(Modeling code records)

%%

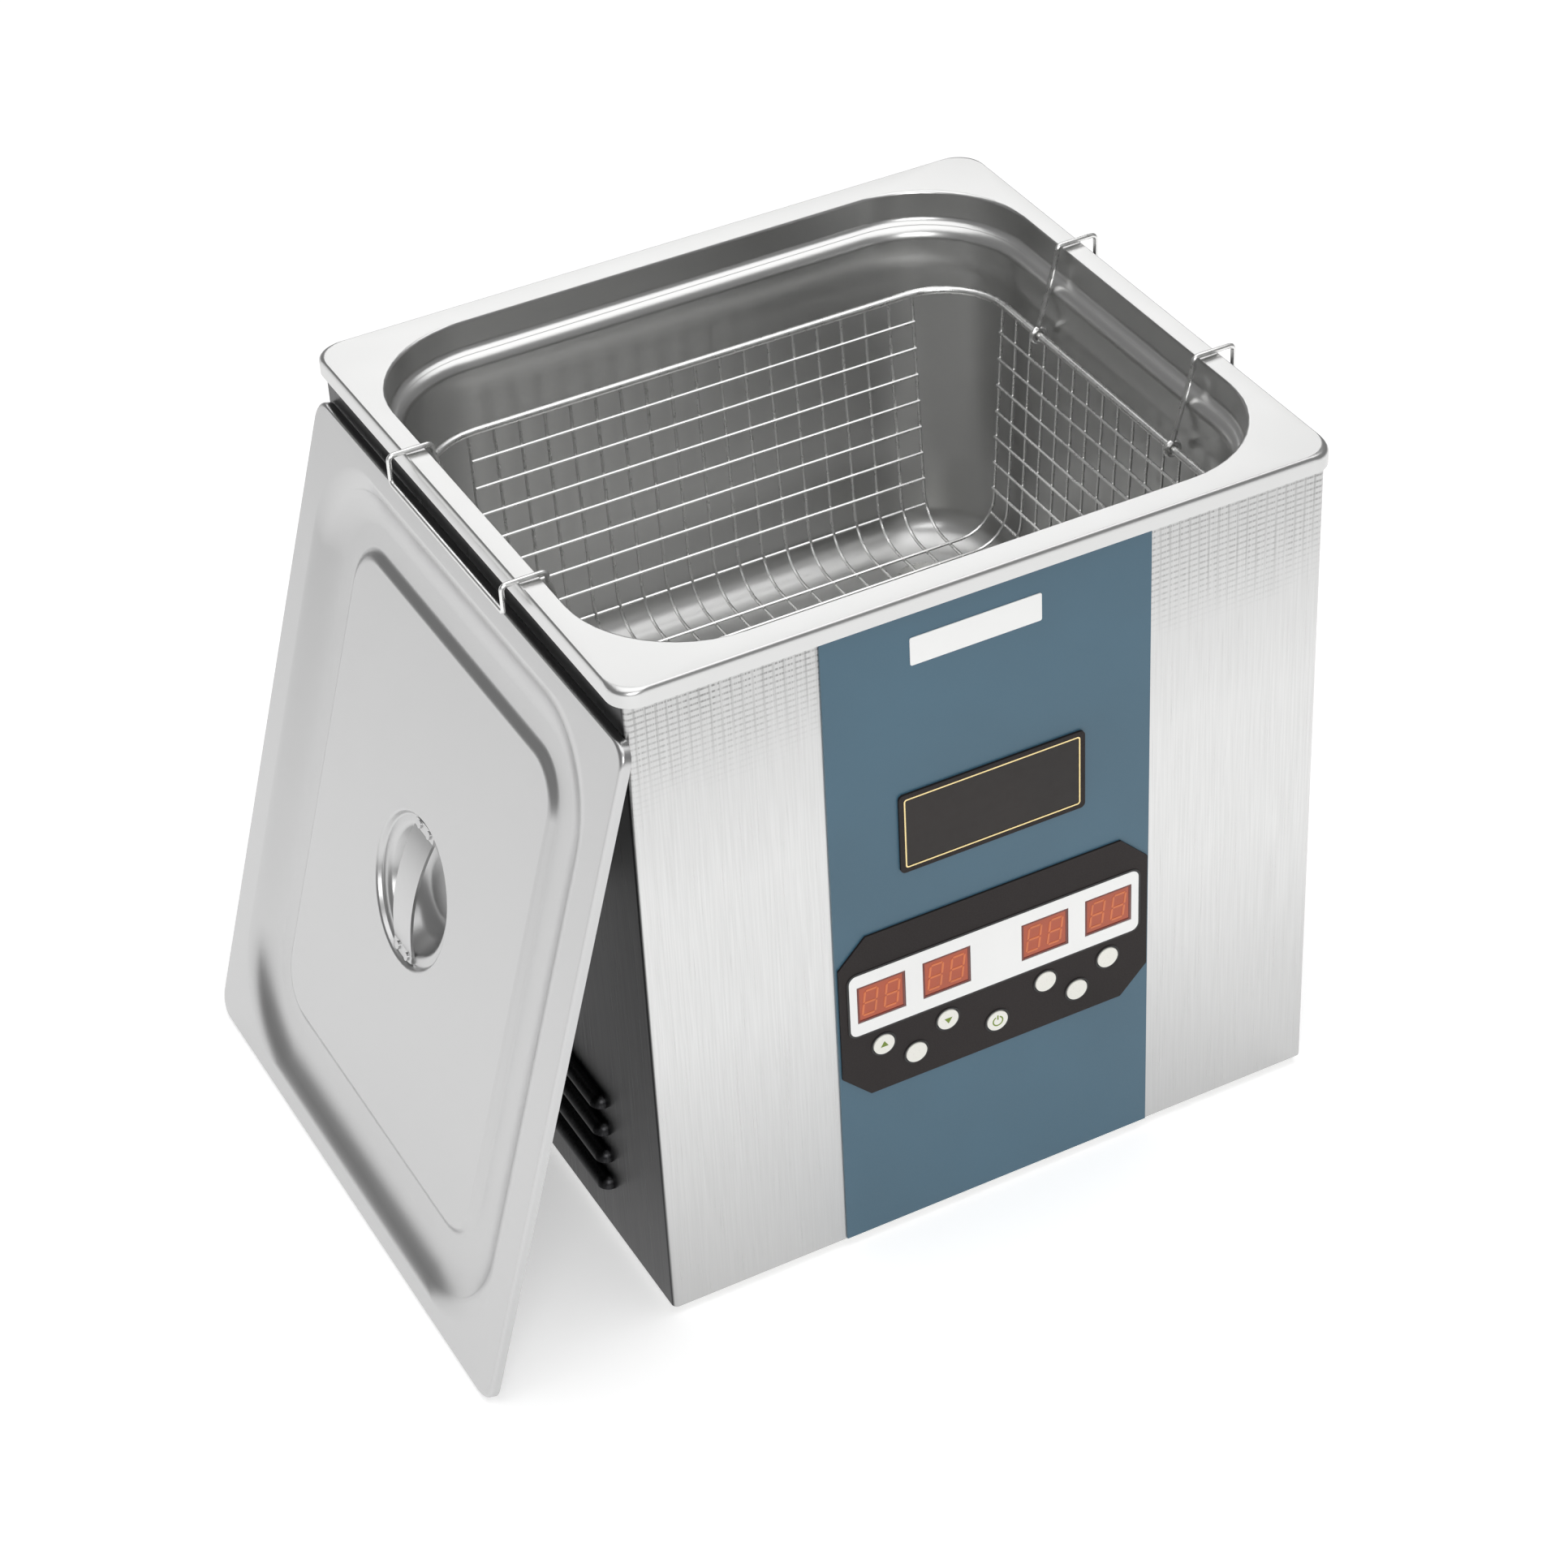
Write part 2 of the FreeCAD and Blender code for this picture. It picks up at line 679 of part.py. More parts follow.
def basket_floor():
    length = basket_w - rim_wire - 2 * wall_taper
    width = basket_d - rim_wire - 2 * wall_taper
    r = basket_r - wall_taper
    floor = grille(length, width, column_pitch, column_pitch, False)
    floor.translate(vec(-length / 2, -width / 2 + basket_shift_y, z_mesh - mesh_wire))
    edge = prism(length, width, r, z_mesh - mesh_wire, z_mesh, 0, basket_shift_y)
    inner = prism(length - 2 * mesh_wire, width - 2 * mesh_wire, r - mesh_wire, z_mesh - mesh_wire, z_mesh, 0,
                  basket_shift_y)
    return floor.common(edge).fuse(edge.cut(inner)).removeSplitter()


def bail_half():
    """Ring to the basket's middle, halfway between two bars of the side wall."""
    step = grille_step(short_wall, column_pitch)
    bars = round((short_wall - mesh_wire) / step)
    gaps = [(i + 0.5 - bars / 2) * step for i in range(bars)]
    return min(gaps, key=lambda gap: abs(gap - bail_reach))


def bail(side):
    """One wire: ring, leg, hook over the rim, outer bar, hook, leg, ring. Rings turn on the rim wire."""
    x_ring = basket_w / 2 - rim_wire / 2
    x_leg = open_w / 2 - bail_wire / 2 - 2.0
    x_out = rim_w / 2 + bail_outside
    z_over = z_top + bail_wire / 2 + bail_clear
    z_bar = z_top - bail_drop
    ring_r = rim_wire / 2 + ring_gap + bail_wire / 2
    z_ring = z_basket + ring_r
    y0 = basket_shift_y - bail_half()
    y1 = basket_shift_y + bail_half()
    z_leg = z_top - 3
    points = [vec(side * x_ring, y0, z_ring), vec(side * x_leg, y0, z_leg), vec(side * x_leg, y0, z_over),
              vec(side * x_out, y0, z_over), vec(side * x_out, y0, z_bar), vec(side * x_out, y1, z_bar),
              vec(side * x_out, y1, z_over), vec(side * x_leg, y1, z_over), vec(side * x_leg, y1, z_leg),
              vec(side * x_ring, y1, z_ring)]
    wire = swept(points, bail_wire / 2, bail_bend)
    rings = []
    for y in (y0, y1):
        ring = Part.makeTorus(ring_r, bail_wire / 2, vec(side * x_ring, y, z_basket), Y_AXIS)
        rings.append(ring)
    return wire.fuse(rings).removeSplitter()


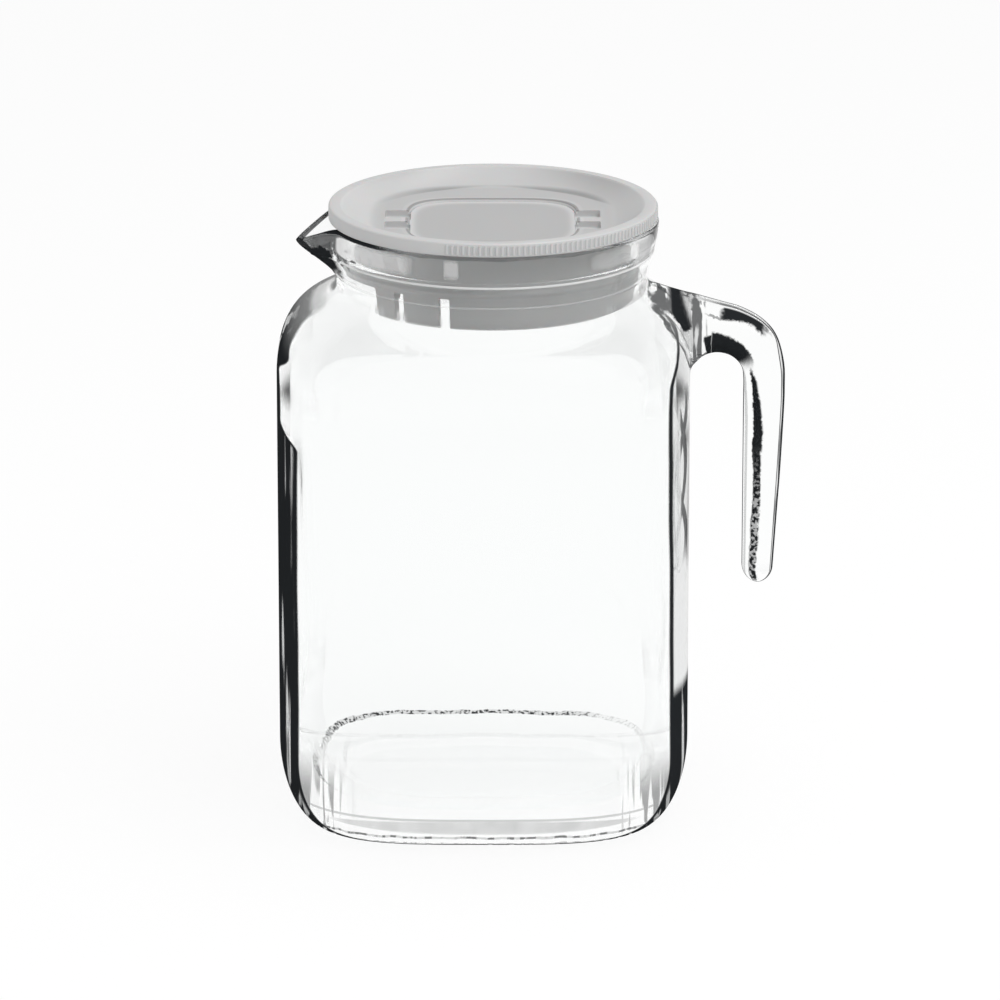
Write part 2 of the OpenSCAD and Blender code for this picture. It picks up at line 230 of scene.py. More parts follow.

%%

GOAL OF THE EXERCISE: Quote every entry exactly.

THE ANSWER:
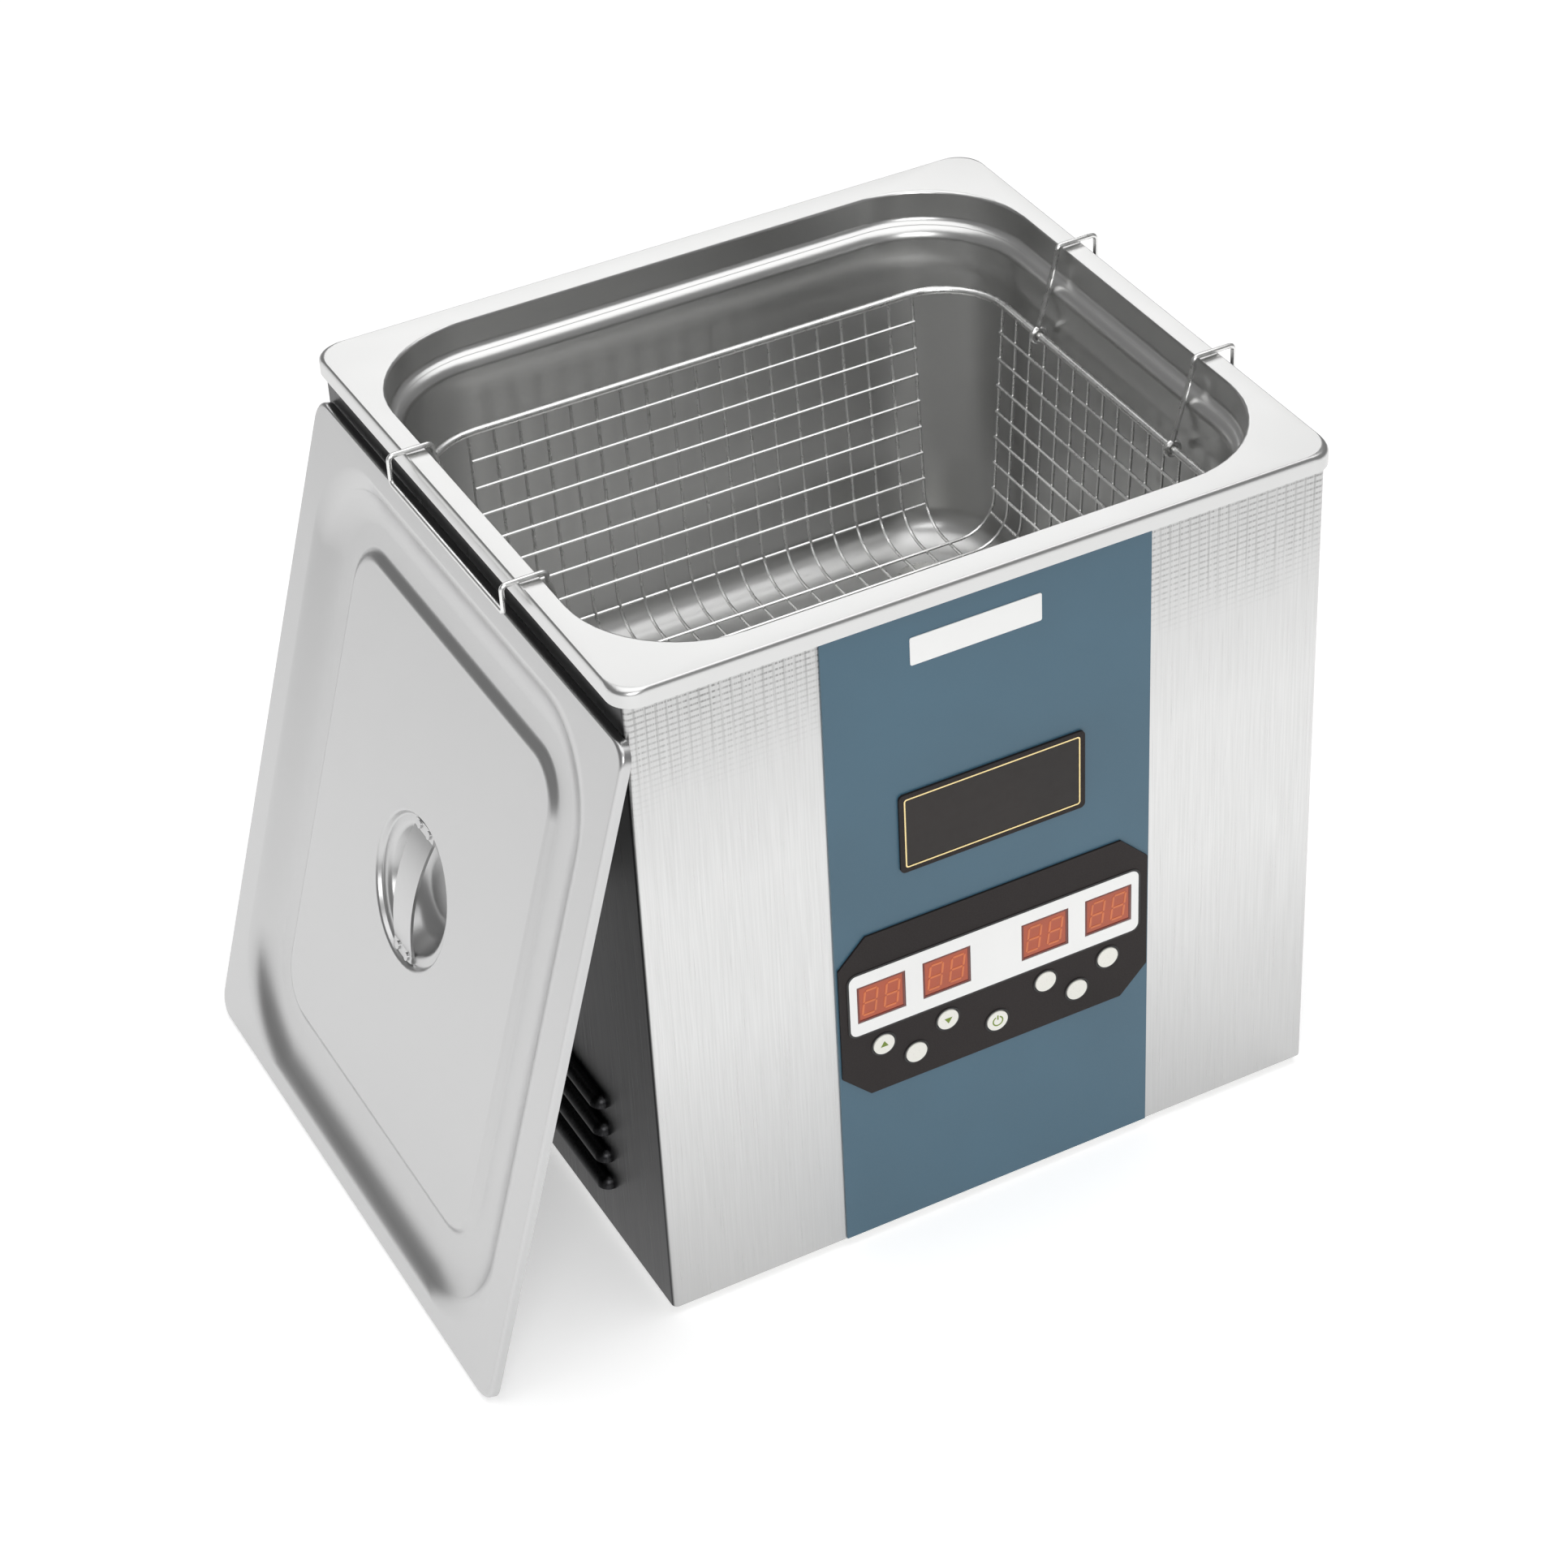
Write part 2 of the FreeCAD and Blender code for this picture. It picks up at line 679 of part.py. More parts follow.
def basket_floor():
    length = basket_w - rim_wire - 2 * wall_taper
    width = basket_d - rim_wire - 2 * wall_taper
    r = basket_r - wall_taper
    floor = grille(length, width, column_pitch, column_pitch, False)
    floor.translate(vec(-length / 2, -width / 2 + basket_shift_y, z_mesh - mesh_wire))
    edge = prism(length, width, r, z_mesh - mesh_wire, z_mesh, 0, basket_shift_y)
    inner = prism(length - 2 * mesh_wire, width - 2 * mesh_wire, r - mesh_wire, z_mesh - mesh_wire, z_mesh, 0,
                  basket_shift_y)
    return floor.common(edge).fuse(edge.cut(inner)).removeSplitter()


def bail_half():
    """Ring to the basket's middle, halfway between two bars of the side wall."""
    step = grille_step(short_wall, column_pitch)
    bars = round((short_wall - mesh_wire) / step)
    gaps = [(i + 0.5 - bars / 2) * step for i in range(bars)]
    return min(gaps, key=lambda gap: abs(gap - bail_reach))


def bail(side):
    """One wire: ring, leg, hook over the rim, outer bar, hook, leg, ring. Rings turn on the rim wire."""
    x_ring = basket_w / 2 - rim_wire / 2
    x_leg = open_w / 2 - bail_wire / 2 - 2.0
    x_out = rim_w / 2 + bail_outside
    z_over = z_top + bail_wire / 2 + bail_clear
    z_bar = z_top - bail_drop
    ring_r = rim_wire / 2 + ring_gap + bail_wire / 2
    z_ring = z_basket + ring_r
    y0 = basket_shift_y - bail_half()
    y1 = basket_shift_y + bail_half()
    z_leg = z_top - 3
    points = [vec(side * x_ring, y0, z_ring), vec(side * x_leg, y0, z_leg), vec(side * x_leg, y0, z_over),
              vec(side * x_out, y0, z_over), vec(side * x_out, y0, z_bar), vec(side * x_out, y1, z_bar),
              vec(side * x_out, y1, z_over), vec(side * x_leg, y1, z_over), vec(side * x_leg, y1, z_leg),
              vec(side * x_ring, y1, z_ring)]
    wire = swept(points, bail_wire / 2, bail_bend)
    rings = []
    for y in (y0, y1):
        ring = Part.makeTorus(ring_r, bail_wire / 2, vec(side * x_ring, y, z_basket), Y_AXIS)
        rings.append(ring)
    return wire.fuse(rings).removeSplitter()


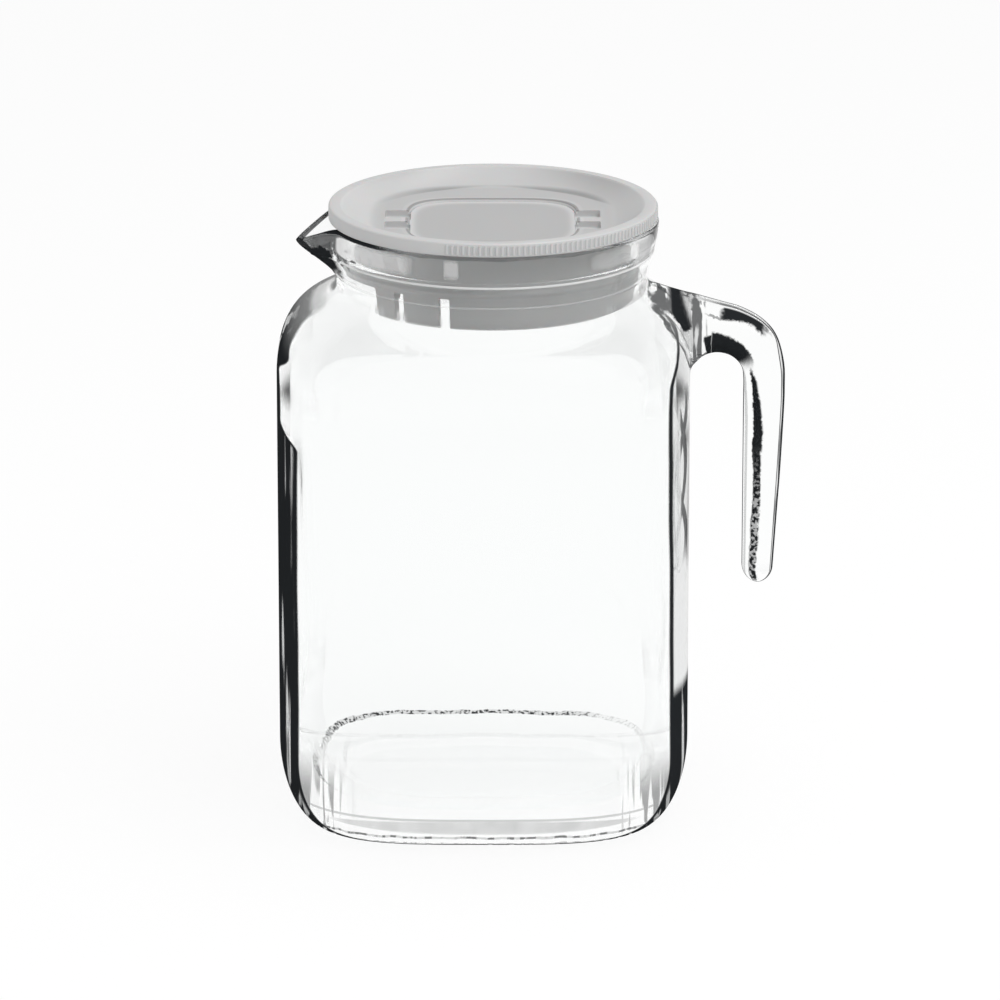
Write part 2 of the OpenSCAD and Blender code for this picture. It picks up at line 230 of scene.py. More parts follow.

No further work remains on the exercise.